» **What you are asked to do**: Look through the material below for "parts". Copy every line that contains it.

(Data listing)

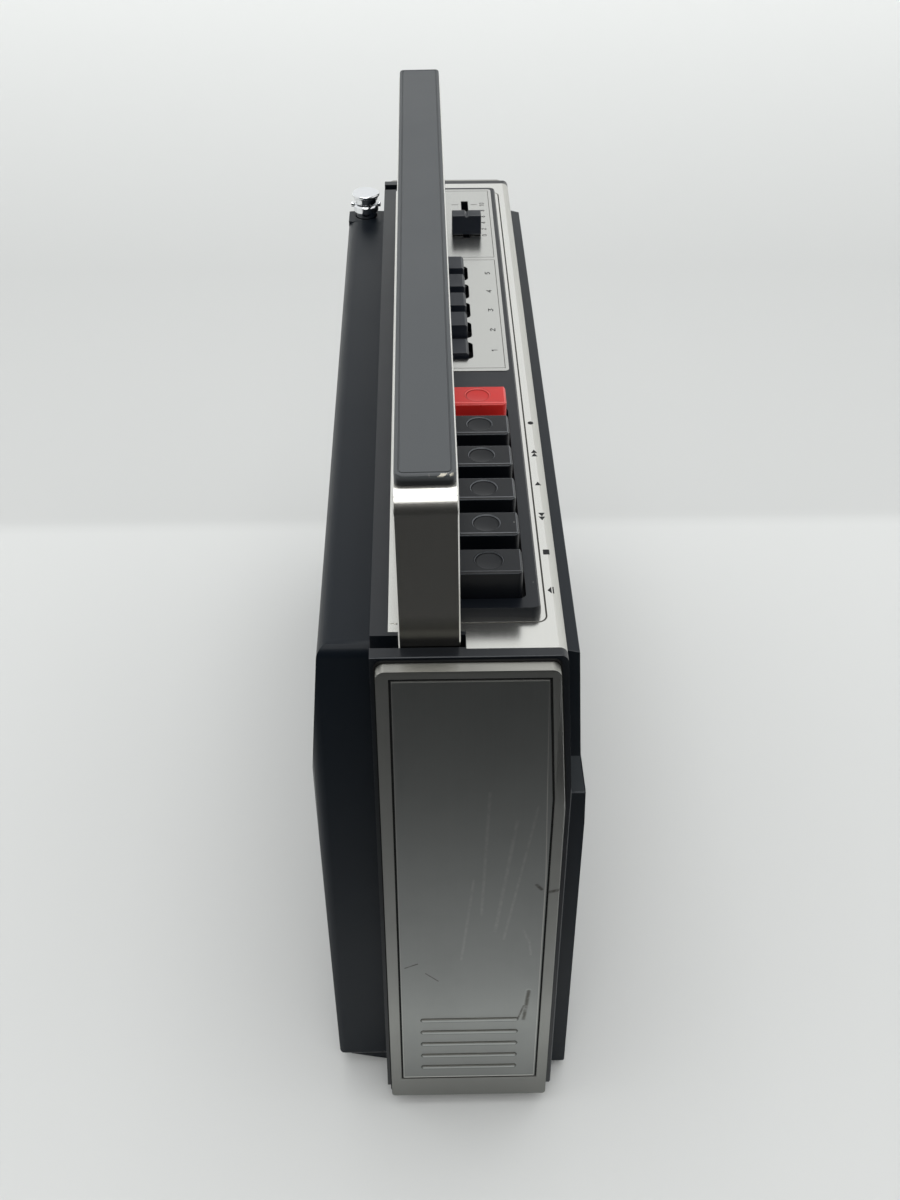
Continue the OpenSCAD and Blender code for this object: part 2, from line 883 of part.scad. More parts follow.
// Front bezel
module bezel_outline() {
    polygon([
        [front_y(bezel_top), bezel_top], [bezel_lip, bezel_top - 1], [bezel_step, step_z],
        [bezel_face + 0.4, step_z - 14], [bezel_face, low_z - 14], [bezel_face, bezel_bottom],
        [-body_front, bezel_bottom - 2], [-body_front, kink_z]
    ]);
}

// Space behind the bezel's lower wall
module bezel_hollow() {
    polygon([
        [-body_front + cut, frame_open_bottom], [bezel_back, frame_open_bottom], [bezel_back, low_z - 12],
        [bezel_back + 0.6, step_z - 14], [-body_front, kink_z - 1], [-body_front + cut, kink_z - 1]
    ]);
}

// Outline of a strip of the leaning zone, from depth a to depth b behind its face
module zone_strip(a, b, z0, z1) {
    polygon([[zone_y(z0) + a, z0], [zone_y(z0) + b, z0], [zone_y(z1) + b, z1], [zone_y(z1) + a, z1]]);
}

module deck_posts() {
    for (x = [deck_left + 6, deck_right - 6]) for (z = [deck_bottom + 4, kink_z - 1])
        rod_y(post_r, x, bezel_back - 0.5, deck_front, z);
}

module front_bezel() {
    ear = 7;
    color(black) difference() {
        union() {
            difference() {
                along_x(-bezel_half, bezel_half) bezel_outline();
                along_x(-frame_open_half, frame_open_half) bezel_hollow();
            }
            deck_posts();
            for (x = [lid_left - gap - stub_l - 0.5, lid_right + gap - 0.5])
                block([x, bezel_back - cut, hinge_z - ear / 2],
                      [x + stub_l + 1, bezel_back + 3, hinge_z + ear / 2]);
            rod_y(6, knob_x, bezel_back - cut, bezel_back + 8, knob_z);
        }
        along_x(-dial_half, dial_half) zone_strip(-cut, 12, dial_bottom, dial_top);
        along_x(-dial_half - dial_ledge, dial_half + dial_ledge)
            zone_strip(-cut, window_t + 0.2, dial_bottom - dial_ledge, dial_top + dial_ledge);
        along_x(-dial_half, dial_half) zone_strip(window_t + 0.9, 12, dial_top - cut, scale_top + 2.5);
        block([lid_left - gap, bezel_face - cut, lid_bottom - gap],
              [lid_right + gap, bezel_back + 8, lid_top + gap]);
        rod_x(stub_r + run_fit, lid_left - gap - stub_l - 0.2, lid_left, hinge_y, hinge_z);
        rod_x(stub_r + run_fit, lid_right, lid_right + gap + stub_l + 0.2, hinge_y, hinge_z);
        block([grille_left, bezel_face - cut, grille_bottom], [grille_right, grille_seat, grille_top]);
        rod_y(speaker_r - flange_w + 2, speaker_x, bezel_face - cut, bezel_back + cut, speaker_z);
        rod_y(shaft_r + run_fit, knob_x, bezel_face - cut, bezel_back + 8 + cut, knob_z);
    }
}

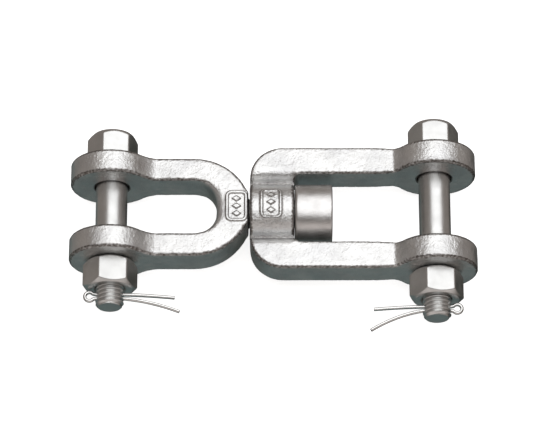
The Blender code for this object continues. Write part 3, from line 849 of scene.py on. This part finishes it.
def panel(name, centre, turn, size, colour, strength):
    """A glowing panel that only reflections see."""
    half_x, half_y = size[0] / 2, size[1] / 2
    mesh = bpy.data.meshes.new(name)
    corners = [(-half_x, -half_y, 0), (half_x, -half_y, 0), (half_x, half_y, 0), (-half_x, half_y, 0)]
    mesh.from_pydata(corners, [], [(0, 1, 2, 3)])
    material = bpy.data.materials.new(name)
    material.use_nodes = True
    nodes, links = material.node_tree.nodes, material.node_tree.links
    nodes.clear()
    glow = nodes.new("ShaderNodeEmission")
    glow.inputs["Color"].default_value = (*colour, 1)
    glow.inputs["Strength"].default_value = strength
    output = nodes.new("ShaderNodeOutputMaterial")
    links.new(glow.outputs["Emission"], output.inputs["Surface"])
    mesh.materials.append(material)
    obj = bpy.data.objects.new(name, mesh)
    bpy.context.scene.collection.objects.link(obj)
    obj.location = centre
    obj.rotation_euler = turn
    obj.visible_camera = False
    obj.visible_diffuse = False
    obj.visible_shadow = False
    obj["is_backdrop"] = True


def floor(level):
    """The pale floor that the camera sees."""
    mesh = bpy.data.meshes.new("floor")
    corners = [(-1, -1), (1, -1), (1, 1), (-1, 1)]
    mesh.from_pydata([(FLOOR_HALF * x, FLOOR_HALF * y, level) for x, y in corners], [], [(0, 1, 2, 3)])
    material = bpy.data.materials.new("pale_floor")
    material.use_nodes = True
    shader = material.node_tree.nodes["Principled BSDF"]
    shader.inputs["Base Color"].default_value = (FLOOR_TONE, FLOOR_TONE, FLOOR_TONE, 1)
    shader.inputs["Roughness"].default_value = FLOOR_ROUGHNESS
    shader.inputs["Emission Color"].default_value = (1, 1, 1, 1)
    shader.inputs["Emission Strength"].default_value = FLOOR_GLOW
    mesh.materials.append(material)
    obj = bpy.data.objects.new("floor", mesh)
    bpy.context.scene.collection.objects.link(obj)
    obj.visible_glossy = False
    obj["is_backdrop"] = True


def softbox():
    """The lamp overhead, turned to the origin."""
    light = bpy.data.lights.new("softbox", "AREA")
    light.shape = "RECTANGLE"
    light.size, light.size_y = SOFTBOX_SIZE
    light.energy = SOFTBOX_POWER
    light.color = SOFTBOX_COLOUR
    obj = bpy.data.objects.new("softbox", light)
    bpy.context.scene.collection.objects.link(obj)
    obj.location = SOFTBOX_PLACE
    obj.rotation_euler = (-Vector(SOFTBOX_PLACE)).to_track_quat("-Z", "Y").to_euler()


def world():
    made = bpy.data.worlds.new("studio")
    made.use_nodes = True
    background = made.node_tree.nodes["Background"]
    background.inputs["Color"].default_value = (*WORLD_COLOUR, 1)
    background.inputs["Strength"].default_value = WORLD_STRENGTH
    bpy.context.scene.world = made


def camera():
    """Looks down on the swivel from the bolts' threaded ends, from far enough off to flatten the view."""
    back = Vector((0, -math.cos(CAMERA_ELEVATION), math.sin(CAMERA_ELEVATION)))
    data = bpy.data.cameras.new("camera")
    data.lens = CAMERA_LENS
    data.sensor_width = CAMERA_SENSOR
    data.clip_start, data.clip_end = CAMERA_CLIP
    obj = bpy.data.objects.new("camera", data)
    bpy.context.scene.collection.objects.link(obj)
    obj.location = SWIVEL + CAMERA_AIM + CAMERA_DISTANCE * back
    obj.rotation_euler = (-back).to_track_quat("-Z", "Y").to_euler()
    bpy.context.scene.camera = obj


def main():
    camera()
    bpy.context.scene.view_settings.view_transform = "Standard"

    # The cast steel carries painted shade along its edges and in its creases.
    cast = steel("cast_stainless", *CAST_STEEL, scale=True)
    machined = steel("turned_stainless", *TURNED_STEEL)
    collar = steel("satin_stainless", *COLLAR_STEEL)
    wire = steel("wire_stainless", *WIRE_STEEL)

    casting("bow_jaw", PIN_X["bow"], CROWN_MARK_X, False, cast)
    casting("body_jaw", PIN_X["body"], HUB_MARK_X, True, cast)
    swivel_nut(collar)
    for prefix in ("bow", "body"):
        body = prefix + "_bolt"
        bolt(prefix, body, machined)
        nut(prefix, body, machined)
    cotter("bow", "bow_bolt", 1, BOW_LEGS, wire)
    cotter("body", "body_bolt", -1, BODY_LEGS, wire)

    floor(CAD_BOX[0].z)
    world()
    softbox()
    for row in PANELS:
        panel(*row)


main()
[[list(corner) for corner in box] for box in (CAD_BOX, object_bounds())]
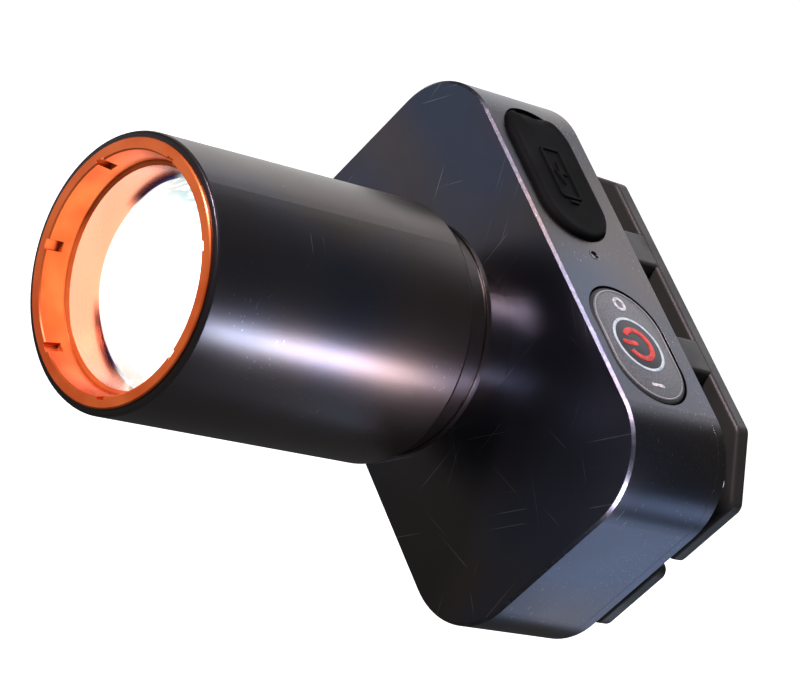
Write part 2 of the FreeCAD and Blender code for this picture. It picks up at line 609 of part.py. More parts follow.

» **Response to this task**:
Continue the OpenSCAD and Blender code for this object: part 2, from line 883 of part.scad. More parts follow.
Write part 2 of the FreeCAD and Blender code for this picture. It picks up at line 609 of part.py. More parts follow.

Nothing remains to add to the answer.